_WHAT YOU NEED TO DO_
Print every line of the listing exactly, please.

_STORED DATA_
==*==

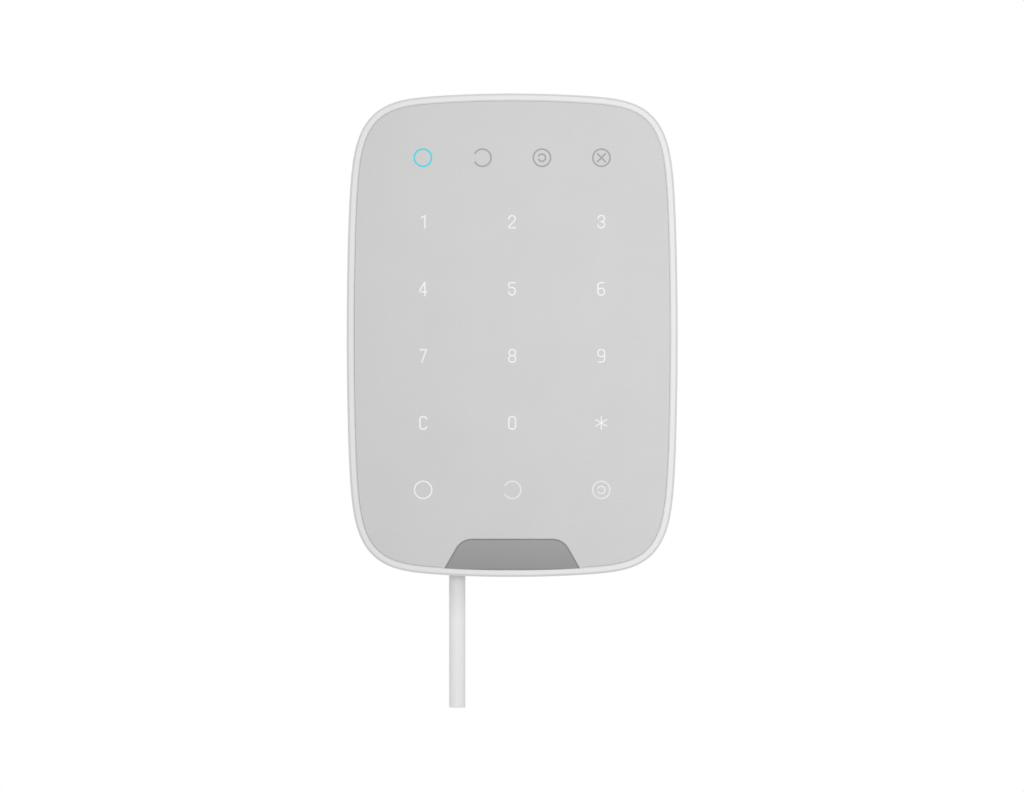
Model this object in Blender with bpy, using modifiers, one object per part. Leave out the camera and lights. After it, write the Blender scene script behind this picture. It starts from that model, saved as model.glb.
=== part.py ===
"""Alarm keypad panel: a touch keypad on a hook-on wall bracket.

X is right, Z is up and the front faces -Y. The origin is the middle of the
bracket's rear face, on the wall. Sizes are in millimetres, and a depth is the
distance from the wall towards the front.
"""

import math

import bmesh
import bpy
from mathutils import Matrix, Vector

MM = 0.001

# Clearances
GAP = 0.3  # between pieces that touch or seat on each other
SLIDE_GAP = 0.5  # beside what slides on the bracket

# Housing outline
WIDTH = 102.7
HEIGHT = 150.0
DEPTH = 14.0
CORNER_X = 10.22  # corner point, in from the side
CORNER_Z = 5.04  # corner point, down from the top
CORNER_TILT = 54.7  # slope of the outline there, degrees
SIDE_EASE = 18.05  # where the side starts to turn, down from the top
TOP_EASE = 17.2  # where the top starts to turn, in from the side
SIDE_PULL = 10.1  # handle from the corner point to the side
TOP_PULL = 3.45  # handle from the corner point to the top
OUTLINE_STEPS = 7

# Front frame
RIM = 1.95  # rim width
RIM_ROUND = 0.7
SKIRT_WALL = 2.2
SKIRT_CLEAR = 0.8  # skirt's back edge to the wall
SKIRT_TAPER = 1.0
LEDGE = 5.0
LEDGE_T = 1.2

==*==

_FINISHED ANSWER_
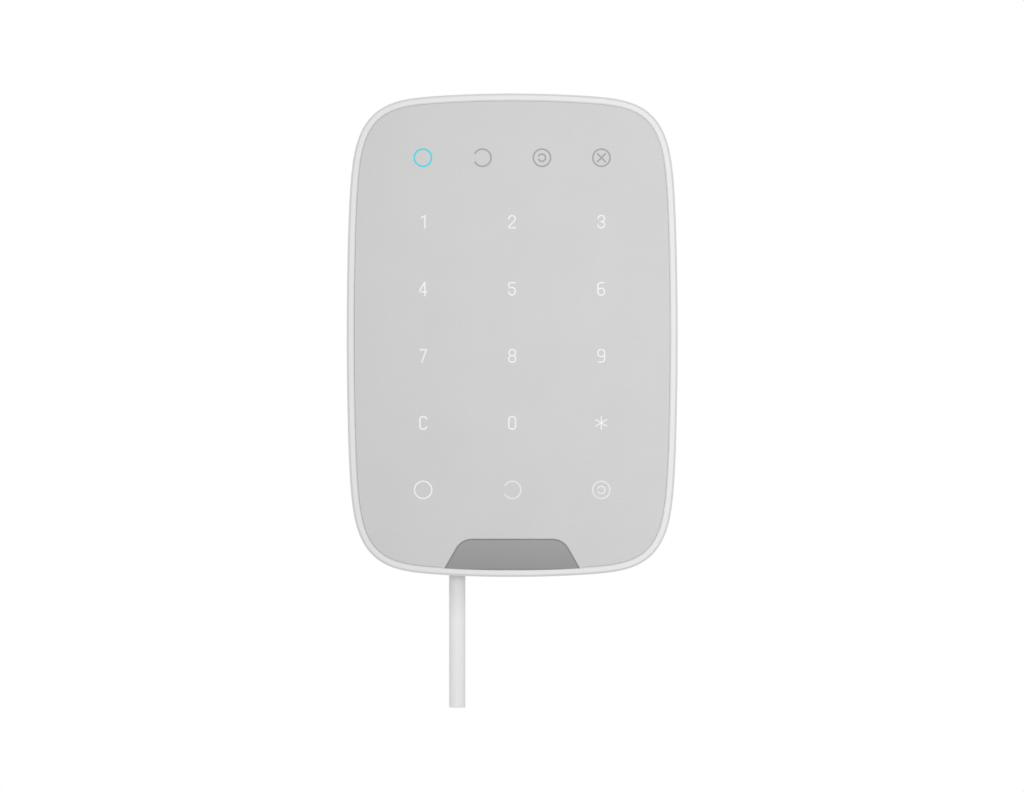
Model this object in Blender with bpy, using modifiers, one object per part. Leave out the camera and lights. After it, write the Blender scene script behind this picture. It starts from that model, saved as model.glb.
=== part.py ===
"""Alarm keypad panel: a touch keypad on a hook-on wall bracket.

X is right, Z is up and the front faces -Y. The origin is the middle of the
bracket's rear face, on the wall. Sizes are in millimetres, and a depth is the
distance from the wall towards the front.
"""

import math

import bmesh
import bpy
from mathutils import Matrix, Vector

MM = 0.001

# Clearances
GAP = 0.3  # between pieces that touch or seat on each other
SLIDE_GAP = 0.5  # beside what slides on the bracket

# Housing outline
WIDTH = 102.7
HEIGHT = 150.0
DEPTH = 14.0
CORNER_X = 10.22  # corner point, in from the side
CORNER_Z = 5.04  # corner point, down from the top
CORNER_TILT = 54.7  # slope of the outline there, degrees
SIDE_EASE = 18.05  # where the side starts to turn, down from the top
TOP_EASE = 17.2  # where the top starts to turn, in from the side
SIDE_PULL = 10.1  # handle from the corner point to the side
TOP_PULL = 3.45  # handle from the corner point to the top
OUTLINE_STEPS = 7

# Front frame
RIM = 1.95  # rim width
RIM_ROUND = 0.7
SKIRT_WALL = 2.2
SKIRT_CLEAR = 0.8  # skirt's back edge to the wall
SKIRT_TAPER = 1.0
LEDGE = 5.0
LEDGE_T = 1.2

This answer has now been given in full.